Task prompt: Below are some records; return each one exactly.

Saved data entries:

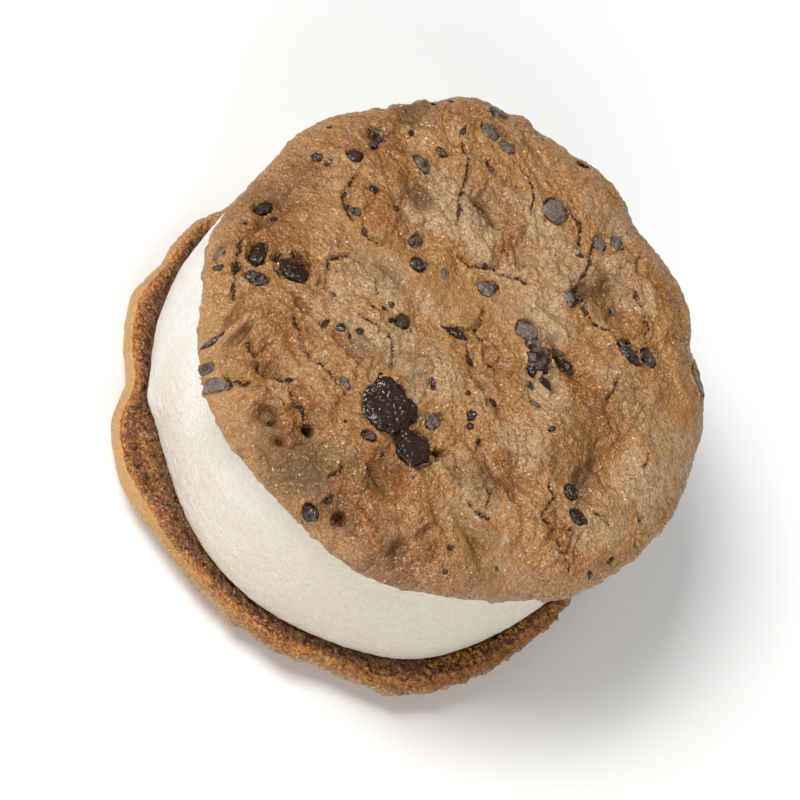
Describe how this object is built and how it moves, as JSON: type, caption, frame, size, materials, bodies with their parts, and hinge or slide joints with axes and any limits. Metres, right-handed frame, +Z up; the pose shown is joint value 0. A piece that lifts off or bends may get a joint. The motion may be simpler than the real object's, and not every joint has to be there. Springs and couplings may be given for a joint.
{
  "type": "vanilla ice cream cookie sandwich",
  "caption": "Thick round of vanilla ice cream pressed between two lumpy chocolate chip cookies, lying flat on its lower cookie.",
  "frame": {"origin": "on the floor under the axis of the upper cookie, in the middle of the flat spot that the sandwich lies on", "axes": "+Z up through the sandwich, from the lower cookie to the upper one; -Y towards the near side, as the picture shows it"},
  "size_m": [0.0922, 0.09, 0.055],
  "materials": {
    "crust": "baked cookie crust, golden to orange brown, lumpy and finely cracked, with a faint sugar gloss",
    "ice_cream": "ivory ice cream with a fine frozen grain, soft and slightly translucent",
    "chips": "dark chocolate chips, some glossy, some bloomed grey"
  },
  "bodies": {
    "root": {"upper_cookie": "crust", "ice_cream": "ice_cream", "lower_cookie": "crust"}
  },
  "joints": []
}
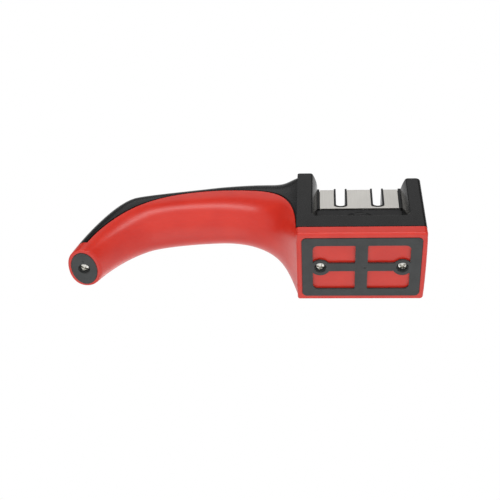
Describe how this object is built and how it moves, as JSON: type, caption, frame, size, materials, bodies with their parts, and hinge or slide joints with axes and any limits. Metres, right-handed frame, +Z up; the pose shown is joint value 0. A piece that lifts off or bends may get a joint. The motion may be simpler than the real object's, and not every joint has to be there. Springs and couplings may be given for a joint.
{
  "type": "pull-through sharpener",
  "caption": "Hand-held pull-through edge sharpener: arched round handle, block head with a lift-out slotted cartridge between uneven posts, flat rubber base pad and heel foot.",
  "frame": {"origin": "middle of the bounding box on the surface that the tool stands on", "axes": "+X from the handle's heel towards the head's free end, +Y towards the rear face of the cartridge, +Z up, away from the base pad"},
  "size_m": [0.2074, 0.0496, 0.0698],
  "materials": {
    "red_plastic": "moulded, satin gloss",
    "black_plastic": "fine spark-textured, soft sheen",
    "grey_rubber": "soft dark grey rubber",
    "screw_steel": "bright zinc plated",
    "cartridge_plastic": "moulded matt",
    "brushed_cover": "vertically brushed stainless",
    "carbide": "ground grey carbide",
    "white_ceramic": "fine matt white"
  },
  "bodies": {
    "carcass": {"body_shell": "red_plastic", "top_cover": "black_plastic", "base_pad": "grey_rubber", "foot_pad": "grey_rubber", "base_screw_left": "screw_steel", "base_screw_right": "screw_steel", "foot_screw": "screw_steel"},
    "cartridge": {"cartridge_front_half": "cartridge_plastic", "cartridge_rear_half": "cartridge_plastic", "steel_cover": "brushed_cover", "coarse_slot_guide": "cartridge_plastic", "fine_slot_guide": "cartridge_plastic", "carbide_blade_front": "carbide", "carbide_blade_rear": "carbide", "carbide_cross_pin": "screw_steel", "ceramic_rod_front": "white_ceramic", "ceramic_rod_rear": "white_ceramic", "cartridge_screw_left": "screw_steel", "cartridge_screw_right": "screw_steel"}
  },
  "joints": [
    {"name": "cartridge_lift", "type": "slide", "parent": "carcass", "child": "cartridge", "axis": [0, 0, 1], "range_m": [0, 0.057]}
  ]
}
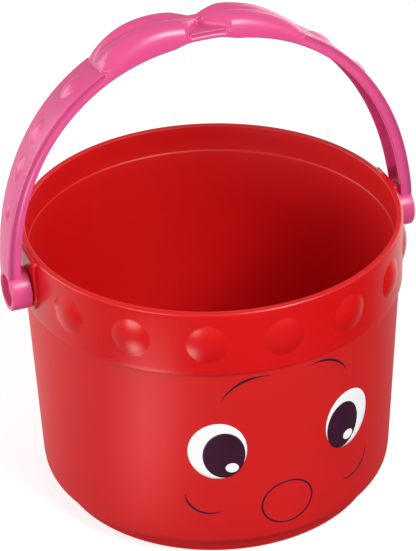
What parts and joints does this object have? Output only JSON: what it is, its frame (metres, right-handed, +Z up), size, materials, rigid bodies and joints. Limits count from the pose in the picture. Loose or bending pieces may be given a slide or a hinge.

Task solution:
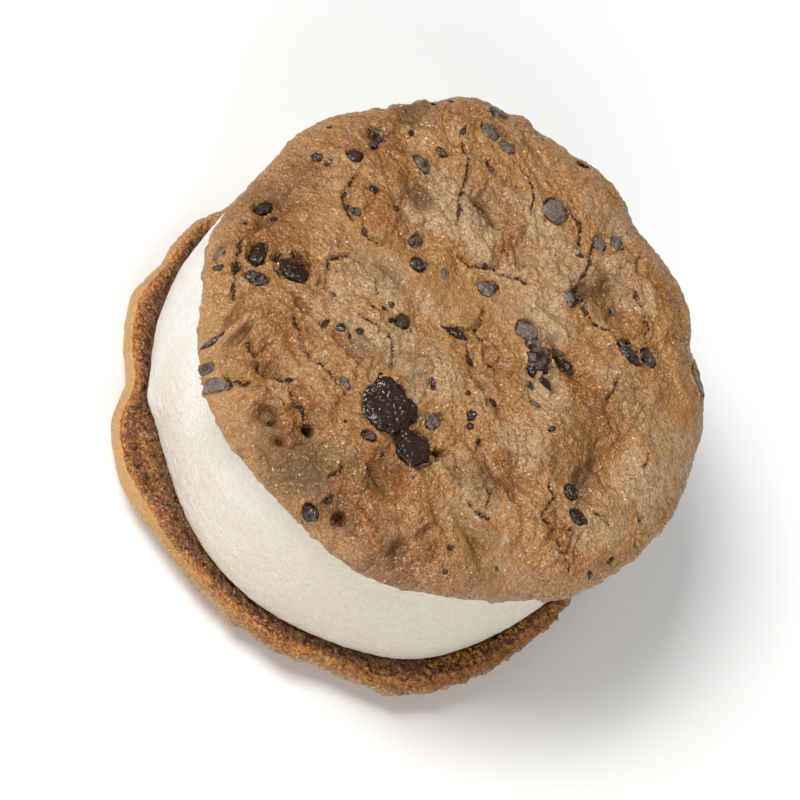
Describe how this object is built and how it moves, as JSON: type, caption, frame, size, materials, bodies with their parts, and hinge or slide joints with axes and any limits. Metres, right-handed frame, +Z up; the pose shown is joint value 0. A piece that lifts off or bends may get a joint. The motion may be simpler than the real object's, and not every joint has to be there. Springs and couplings may be given for a joint.
{
  "type": "vanilla ice cream cookie sandwich",
  "caption": "Thick round of vanilla ice cream pressed between two lumpy chocolate chip cookies, lying flat on its lower cookie.",
  "frame": {"origin": "on the floor under the axis of the upper cookie, in the middle of the flat spot that the sandwich lies on", "axes": "+Z up through the sandwich, from the lower cookie to the upper one; -Y towards the near side, as the picture shows it"},
  "size_m": [0.0922, 0.09, 0.055],
  "materials": {
    "crust": "baked cookie crust, golden to orange brown, lumpy and finely cracked, with a faint sugar gloss",
    "ice_cream": "ivory ice cream with a fine frozen grain, soft and slightly translucent",
    "chips": "dark chocolate chips, some glossy, some bloomed grey"
  },
  "bodies": {
    "root": {"upper_cookie": "crust", "ice_cream": "ice_cream", "lower_cookie": "crust"}
  },
  "joints": []
}
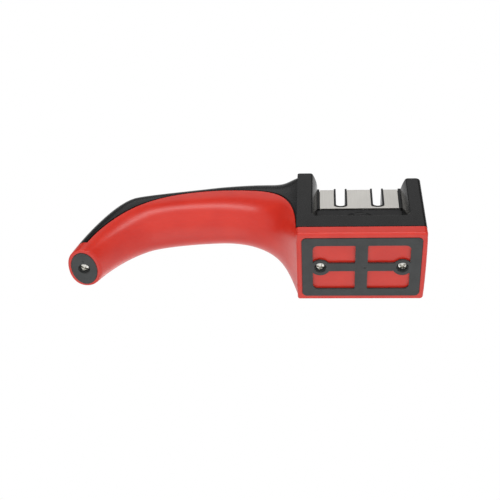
Describe how this object is built and how it moves, as JSON: type, caption, frame, size, materials, bodies with their parts, and hinge or slide joints with axes and any limits. Metres, right-handed frame, +Z up; the pose shown is joint value 0. A piece that lifts off or bends may get a joint. The motion may be simpler than the real object's, and not every joint has to be there. Springs and couplings may be given for a joint.
{
  "type": "pull-through sharpener",
  "caption": "Hand-held pull-through edge sharpener: arched round handle, block head with a lift-out slotted cartridge between uneven posts, flat rubber base pad and heel foot.",
  "frame": {"origin": "middle of the bounding box on the surface that the tool stands on", "axes": "+X from the handle's heel towards the head's free end, +Y towards the rear face of the cartridge, +Z up, away from the base pad"},
  "size_m": [0.2074, 0.0496, 0.0698],
  "materials": {
    "red_plastic": "moulded, satin gloss",
    "black_plastic": "fine spark-textured, soft sheen",
    "grey_rubber": "soft dark grey rubber",
    "screw_steel": "bright zinc plated",
    "cartridge_plastic": "moulded matt",
    "brushed_cover": "vertically brushed stainless",
    "carbide": "ground grey carbide",
    "white_ceramic": "fine matt white"
  },
  "bodies": {
    "carcass": {"body_shell": "red_plastic", "top_cover": "black_plastic", "base_pad": "grey_rubber", "foot_pad": "grey_rubber", "base_screw_left": "screw_steel", "base_screw_right": "screw_steel", "foot_screw": "screw_steel"},
    "cartridge": {"cartridge_front_half": "cartridge_plastic", "cartridge_rear_half": "cartridge_plastic", "steel_cover": "brushed_cover", "coarse_slot_guide": "cartridge_plastic", "fine_slot_guide": "cartridge_plastic", "carbide_blade_front": "carbide", "carbide_blade_rear": "carbide", "carbide_cross_pin": "screw_steel", "ceramic_rod_front": "white_ceramic", "ceramic_rod_rear": "white_ceramic", "cartridge_screw_left": "screw_steel", "cartridge_screw_right": "screw_steel"}
  },
  "joints": [
    {"name": "cartridge_lift", "type": "slide", "parent": "carcass", "child": "cartridge", "axis": [0, 0, 1], "range_m": [0, 0.057]}
  ]
}
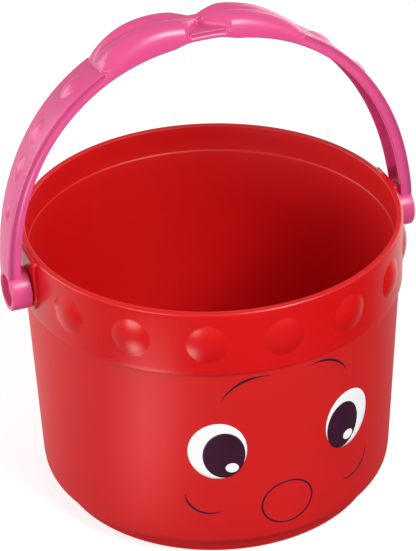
What parts and joints does this object have? Output only JSON: what it is, its frame (metres, right-handed, +Z up), size, materials, rigid bodies and joints. Limits count from the pose in the picture. Loose or bending pieces may be given a slide or a hinge.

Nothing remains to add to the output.